Deux directions très symboliques dans l’œuvre de Proust, représentant des thèmes qui reviennent dans son œuvre sous plusieurs formes.
Le côté de Swann, c’est le monde tel qu’il est avec tout ce qui gravite autour de la politique et de la religion, en particulier L’Affaire Dreyfus et le monde artistique. Le côté de Guermantes,
c’est la bonne société, espèce de mythe, un idéal de la manière de
vivre mais, en la fréquentant, le narrateur va s’apercevoir des lézardes
de cette micro société basée sur les apparences
Dans À l’ombre des jeunes filles en fleurs (tome 2), qui couvre l’adolescence du narrateur, il retrouve Gilberte Swann puis part à Balbec où il rencontre ces fameuses jeunes filles, dont Albertine qui jouera un rôle central dans sa vie (en particulier, tome 6, Albertine disparue) permettant à Proust d’analyser les processus du désir (surtout le désir non partagé), de l’altérité et bien sûr de l’importance du temps.
Dans le tome II, Proust décrit la rencontre du narrateur et d’Albertine, quand la jeune fille lui passe un mot où est écrit « Je vous aime bien » puis part dans une longue digression sur l’éducation des jeunes filles à travers une camarade, une certaine Gisèle pendant un pique-nique sur une plage normande.
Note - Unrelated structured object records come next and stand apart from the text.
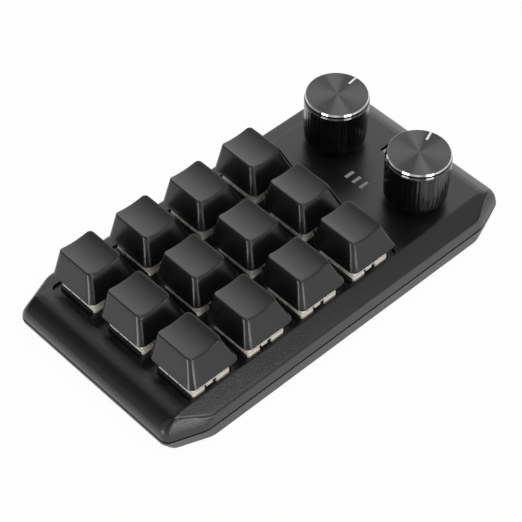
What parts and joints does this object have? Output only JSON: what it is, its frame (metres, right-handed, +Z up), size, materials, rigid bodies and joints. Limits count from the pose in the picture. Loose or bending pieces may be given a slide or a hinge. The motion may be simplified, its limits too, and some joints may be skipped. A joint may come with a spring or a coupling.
{
  "type": "macro keypad with knobs",
  "caption": "Low desk keypad: a block of mechanical keys in a shallow well, push-and-turn knobs, indicator windows and a slide switch.",
  "frame": {"origin": "on the desk, under the middle of the case", "axes": "+X towards the knobs along the case, +Y away from the user, +Z up"},
  "size_m": [0.1362, 0.072, 0.0314],
  "materials": {
    "case_black": "fine matte texture",
    "keycap_black": "smooth satin",
    "switch_cream": "semi-gloss, slightly translucent",
    "switch_black": "matte",
    "stem_brown": "semi-gloss",
    "spring_steel": "drawn wire",
    "contact_metal": "plain",
    "board_green": "solder mask",
    "chip_black": "matte",
    "knob_black": "black anodised, spun top, bright cut ring",
    "insert_black": "matte",
    "encoder_metal": "zinc plated",
    "window_grey": "frosted",
    "lamp_white": "plain",
    "slider_grey": "satin",
    "socket_steel": "nickel plated",
    "screw_steel": "black zinc",
    "foot_rubber": "matte"
  },
  "bodies": {
    "case": {"top_shell": "case_black", "bottom_shell": "case_black", "main_board": "board_green", "switch_lower_housings": "switch_black", "switch_upper_housings": "switch_cream", "contacts_and_pins": "contact_metal", "key_spring_01": "spring_steel", "key_spring_02": "spring_steel", "key_spring_03": "spring_steel", "key_spring_04": "spring_steel", "key_spring_05": "spring_steel", "key_spring_06": "spring_steel", "key_spring_07": "spring_steel", "key_spring_08": "spring_steel", "key_spring_09": "spring_steel", "key_spring_10": "spring_steel", "key_spring_11": "spring_steel", "key_spring_12": "spring_steel", "encoder_bases": "chip_black", "encoder_frames": "encoder_metal", "indicator_leds": "lamp_white", "light_guide": "window_grey", "board_components": "chip_black", "usb_c_receptacle": "socket_steel", "mode_switch_body": "switch_black", "case_screws": "screw_steel", "rubber_feet": "foot_rubber"},
    "key_01": {"keycap_01": "keycap_black", "key_stem_01": "stem_brown"},
    "key_02": {"keycap_02": "keycap_black", "key_stem_02": "stem_brown"},
    "key_03": {"keycap_03": "keycap_black", "key_stem_03": "stem_brown"},
    "key_04": {"keycap_04": "keycap_black", "key_stem_04": "stem_brown"},
    "key_05": {"keycap_05": "keycap_black", "key_stem_05": "stem_brown"},
    "key_06": {"keycap_06": "keycap_black", "key_stem_06": "stem_brown"},
    "key_07": {"keycap_07": "keycap_black", "key_stem_07": "stem_brown"},
    "key_08": {"keycap_08": "keycap_black", "key_stem_08": "stem_brown"},
    "key_09": {"keycap_09": "keycap_black", "key_stem_09": "stem_brown"},
    "key_10": {"keycap_10": "keycap_black", "key_stem_10": "stem_brown"},
    "key_11": {"keycap_11": "keycap_black", "key_stem_11": "stem_brown"},
    "key_12": {"keycap_12": "keycap_black", "key_stem_12": "stem_brown"},
    "back_knob_push": {"back_knob_plunger": "slider_grey"},
    "back_knob_turn": {"back_knob_shaft": "encoder_metal", "back_knob_insert": "insert_black", "back_knob": "knob_black"},
    "front_knob_push": {"front_knob_plunger": "slider_grey"},
    "front_knob_turn": {"front_knob_shaft": "encoder_metal", "front_knob_insert": "insert_black", "front_knob": "knob_black"},
    "mode_slider": {"mode_switch_slider": "slider_grey"}
  },
  "joints": [
    {"name": "key_01_press", "type": "slide", "parent": "case", "child": "key_01", "axis": [0, 0, -1], "range_m": [0, 0.004], "stiffness_N_per_m": 90, "springref_m": -0.0035, "deforming": ["key_spring_01"]},
    {"name": "key_02_press", "type": "slide", "parent": "case", "child": "key_02", "axis": [0, 0, -1], "range_m": [0, 0.004], "stiffness_N_per_m": 90, "springref_m": -0.0035, "deforming": ["key_spring_02"]},
    {"name": "key_03_press", "type": "slide", "parent": "case", "child": "key_03", "axis": [0, 0, -1], "range_m": [0, 0.004], "stiffness_N_per_m": 90, "springref_m": -0.0035, "deforming": ["key_spring_03"]},
    {"name": "key_04_press", "type": "slide", "parent": "case", "child": "key_04", "axis": [0, 0, -1], "range_m": [0, 0.004], "stiffness_N_per_m": 90, "springref_m": -0.0035, "deforming": ["key_spring_04"]},
    {"name": "key_05_press", "type": "slide", "parent": "case", "child": "key_05", "axis": [0, 0, -1], "range_m": [0, 0.004], "stiffness_N_per_m": 90, "springref_m": -0.0035, "deforming": ["key_spring_05"]},
    {"name": "key_06_press", "type": "slide", "parent": "case", "child": "key_06", "axis": [0, 0, -1], "range_m": [0, 0.004], "stiffness_N_per_m": 90, "springref_m": -0.0035, "deforming": ["key_spring_06"]},
    {"name": "key_07_press", "type": "slide", "parent": "case", "child": "key_07", "axis": [0, 0, -1], "range_m": [0, 0.004], "stiffness_N_per_m": 90, "springref_m": -0.0035, "deforming": ["key_spring_07"]},
    {"name": "key_08_press", "type": "slide", "parent": "case", "child": "key_08", "axis": [0, 0, -1], "range_m": [0, 0.004], "stiffness_N_per_m": 90, "springref_m": -0.0035, "deforming": ["key_spring_08"]},
    {"name": "key_09_press", "type": "slide", "parent": "case", "child": "key_09", "axis": [0, 0, -1], "range_m": [0, 0.004], "stiffness_N_per_m": 90, "springref_m": -0.0035, "deforming": ["key_spring_09"]},
    {"name": "key_10_press", "type": "slide", "parent": "case", "child": "key_10", "axis": [0, 0, -1], "range_m": [0, 0.004], "stiffness_N_per_m": 90, "springref_m": -0.0035, "deforming": ["key_spring_10"]},
    {"name": "key_11_press", "type": "slide", "parent": "case", "child": "key_11", "axis": [0, 0, -1], "range_m": [0, 0.004], "stiffness_N_per_m": 90, "springref_m": -0.0035, "deforming": ["key_spring_11"]},
    {"name": "key_12_press", "type": "slide", "parent": "case", "child": "key_12", "axis": [0, 0, -1], "range_m": [0, 0.004], "stiffness_N_per_m": 90, "springref_m": -0.0035, "deforming": ["key_spring_12"]},
    {"name": "back_knob_press", "type": "slide", "parent": "case", "child": "back_knob_push", "axis": [0, 0, -1], "range_m": [0, 0.0005], "stiffness_N_per_m": 1500, "springref_m": -0.001},
    {"name": "back_knob_spin", "type": "hinge", "parent": "back_knob_push", "child": "back_knob_turn", "pos_m": [0.04565, 0.0171, 0.0154], "axis": [0, 0, 1], "continuous": true},
    {"name": "front_knob_press", "type": "slide", "parent": "case", "child": "front_knob_push", "axis": [0, 0, -1], "range_m": [0, 0.0005], "stiffness_N_per_m": 1500, "springref_m": -0.001},
    {"name": "front_knob_spin", "type": "hinge", "parent": "front_knob_push", "child": "front_knob_turn", "pos_m": [0.04565, -0.0171, 0.0154], "axis": [0, 0, 1], "continuous": true},
    {"name": "mode_slide", "type": "slide", "parent": "case", "child": "mode_slider", "axis": [0, -1, 0], "range_m": [0, 0.004]}
  ]
}
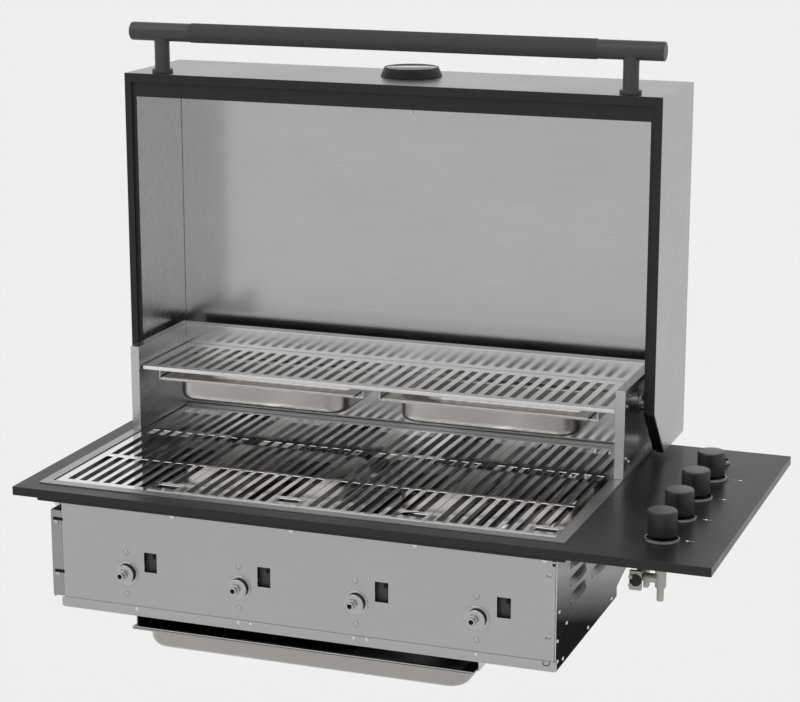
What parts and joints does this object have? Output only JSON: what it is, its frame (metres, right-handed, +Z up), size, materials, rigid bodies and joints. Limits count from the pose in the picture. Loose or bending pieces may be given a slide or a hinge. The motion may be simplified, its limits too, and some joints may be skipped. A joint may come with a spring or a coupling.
{
  "type": "built-in gas barbecue",
  "caption": "Drop-in gas barbecue: black deck over a steel firebox with burners, slotted grates, warming rack, hanging pans, side controls, drip tray and a hinged hood.",
  "frame": {"origin": "middle of the rear strip of the mounting frame's underside, the face that rests on the bench", "axes": "+X along the deck towards the controls at its right end, +Y back, towards the hinge side and the open hood, +Z up. The rest pose has the hood fully open."},
  "size_m": [1.1112, 0.633, 0.9331],
  "materials": {
    "enamel_black": "satin black vitreous enamel",
    "steel_brushed": "brushed stainless steel sheet",
    "steel_polished": "bright stainless steel",
    "plastic_black": "matt black heat-resistant plastic",
    "brass": "nickel-dulled brass castings",
    "tube_alloy": "dull drawn aluminium tube",
    "dial_white": "white dial face",
    "dial_glass": "clear flat glass"
  },
  "bodies": {
    "base": {"deck_plate": "enamel_black", "mounting_frame": "enamel_black", "grate_rim": "steel_brushed", "grate_1": "steel_polished", "grate_2": "steel_polished", "grate_3": "steel_polished", "grate_4": "steel_polished", "cheek_left": "steel_brushed", "cheek_right": "steel_brushed", "back_splash": "steel_brushed", "warming_rack": "steel_brushed", "pan_runner_left": "steel_brushed", "pan_runner_right": "steel_brushed", "front_panel": "steel_brushed", "bottom_plate": "steel_brushed", "side_panel_left": "steel_brushed", "side_panel_right": "steel_brushed", "rear_wall": "steel_brushed", "flame_tamer_1": "steel_brushed", "flame_tamer_2": "steel_brushed", "flame_tamer_3": "steel_brushed", "flame_tamer_4": "steel_brushed", "burner_1": "steel_polished", "burner_2": "steel_polished", "burner_3": "steel_polished", "burner_4": "steel_polished", "drip_rails": "steel_brushed", "hinge_pin_left": "steel_polished", "hinge_pin_right": "steel_polished", "valve_1": "brass", "valve_2": "brass", "valve_3": "brass", "valve_4": "brass", "gas_manifold": "steel_brushed", "supply_tubes": "tube_alloy", "igniter_housing": "steel_polished"},
    "hood": {"hood_shell": "steel_brushed", "hood_liner": "steel_brushed", "hood_inner_side_left": "steel_brushed", "hood_inner_side_right": "steel_brushed", "hood_trim": "enamel_black", "handle_bar": "enamel_black", "handle_grip": "plastic_black", "handle_post_left": "enamel_black", "handle_post_right": "enamel_black", "thermometer_bezel": "enamel_black", "thermometer_dial": "dial_white", "thermometer_glass": "dial_glass"},
    "stem_1": {"valve_stem_1": "steel_polished"},
    "knob_1": {"knob_1": "plastic_black"},
    "stem_2": {"valve_stem_2": "steel_polished"},
    "knob_2": {"knob_2": "plastic_black"},
    "stem_3": {"valve_stem_3": "steel_polished"},
    "knob_3": {"knob_3": "plastic_black"},
    "stem_4": {"valve_stem_4": "steel_polished"},
    "knob_4": {"knob_4": "plastic_black"},
    "igniter": {"igniter_button": "plastic_black"},
    "drip_tray": {"drip_tray": "steel_brushed"},
    "pan_left": {"pan_left": "steel_brushed"},
    "pan_right": {"pan_right": "steel_brushed"}
  },
  "joints": [
    {"name": "hood_hinge", "type": "hinge", "parent": "base", "child": "hood", "pos_m": [-0.011, -0.0555, 0.1075], "axis": [1, 0, 0], "range_deg": [0, 90]},
    {"name": "stem_1_turn", "type": "hinge", "parent": "base", "child": "stem_1", "pos_m": [0.5443, -0.4665, 0.018], "axis": [0, 0, 1], "range_deg": [0, 180]},
    {"name": "knob_1_push", "type": "slide", "parent": "stem_1", "child": "knob_1", "axis": [0, 0, -1], "range_m": [0, 0.003], "stiffness_N_per_m": 1000, "springref_m": -0.002},
    {"name": "stem_2_turn", "type": "hinge", "parent": "base", "child": "stem_2", "pos_m": [0.5443, -0.3597, 0.018], "axis": [0, 0, 1], "range_deg": [0, 180]},
    {"name": "knob_2_push", "type": "slide", "parent": "stem_2", "child": "knob_2", "axis": [0, 0, -1], "range_m": [0, 0.003], "stiffness_N_per_m": 1000, "springref_m": -0.002},
    {"name": "stem_3_turn", "type": "hinge", "parent": "base", "child": "stem_3", "pos_m": [0.5443, -0.2529, 0.018], "axis": [0, 0, 1], "range_deg": [0, 180]},
    {"name": "knob_3_push", "type": "slide", "parent": "stem_3", "child": "knob_3", "axis": [0, 0, -1], "range_m": [0, 0.003], "stiffness_N_per_m": 1000, "springref_m": -0.002},
    {"name": "stem_4_turn", "type": "hinge", "parent": "base", "child": "stem_4", "pos_m": [0.5443, -0.1461, 0.018], "axis": [0, 0, 1], "range_deg": [0, 180]},
    {"name": "knob_4_push", "type": "slide", "parent": "stem_4", "child": "knob_4", "axis": [0, 0, -1], "range_m": [0, 0.003], "stiffness_N_per_m": 1000, "springref_m": -0.002},
    {"name": "igniter_push", "type": "slide", "parent": "base", "child": "igniter", "axis": [0, 0, -1], "range_m": [0, 0.003], "stiffness_N_per_m": 500, "springref_m": -0.002},
    {"name": "drip_tray_slide", "type": "slide", "parent": "base", "child": "drip_tray", "axis": [0, -1, 0], "range_m": [0, 0.26]},
    {"name": "pan_left_slide", "type": "slide", "parent": "base", "child": "pan_left", "axis": [0, -1, 0], "range_m": [0, 0.12]},
    {"name": "pan_right_slide", "type": "slide", "parent": "base", "child": "pan_right", "axis": [0, -1, 0], "range_m": [0, 0.12]}
  ]
}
Gisèle doit choisir entre deux sujets de rédaction portant sur deux pièces de Racine, "L’insuccès d’Athalie", la terrible reine qui sacrifie tout au pouvoir et l’absence de madame de Lafayette à la première d’Esther, la reine juive qui vainquit le sanguinaire grand vizir perse Aman. Dans cette séquence, Proust traite surtout de la souffrance des juifs, lui qui donnera une très grande place à L’Affaire Dreyfus. Une polémique va surgir entre Gisèle et son amie Andrée à ce sujet, engendrant une nouvelle boucle digressive.
Ces deux digressions successives vont finir par boucler sur le mot d’Albertine « Je vous aime bien »
pour revenir au sujet du départ. La digression principale rejoint les
deux chemins proustiens en réunissant les pièces éparses qui se
complètent pour constituer un monde global.
Cette idée centrale des chemins qui se rejoignent, ne font qu'un, revient dans le dernier tome Le temps retrouvé quand le narrateur est de retour à Combray.
Il y rencontre Gilberte Swann, son amour de jeunesse qui lui propose un autre itinéraire pour se rendre à Guermantes. Il s'aperçoit alors que ces fameux chemins peuvent se voir comme des arcs de cercle qui finissent par se rejoindre. Gilberte
lui avoue ensuite que dans sa jeunesse, elle avait été amoureuse de
lui. Stupeur du narrateur qui n'avait pas su percevoir le signal qu'elle
lui avait lancé. Sa cécité d'alors qu'il regrette amèrement agit sur
lui comme une révélation, il y voit un moment qui aurait pu faire que sa
vie prenne un autre "chemin".
Le symbole de cette unité retrouvée est aussi illustré dans le mariage entre Gilberte Swann, fille de Charles, et Robert de Saint-Loup, neveu du duc de Guermantes et de sa femme. Ce personnage est présent dans l'œuvre du tome II À l’ombre des jeunes filles en fleurs jusqu'au dernier tome Le temps retrouvé avec sa mort héroïque pendant la Grande guerre. C'est
d'autant plus intéressant qu'il est un être ambivalent, tout à la fois
un intellectuel attaché aux traditions, un aristo libéral, attiré aussi
bien par les hommes que par les femmes.
Proust
nous alerte sur les dangers de la recherche de la réalité derrière nos
fictions parce qu'on est forcément déçus par la réalité même si dans La Recherche nombre de lieux et de personnages s'inspirent de faits réels ou de gens qu'il a connus.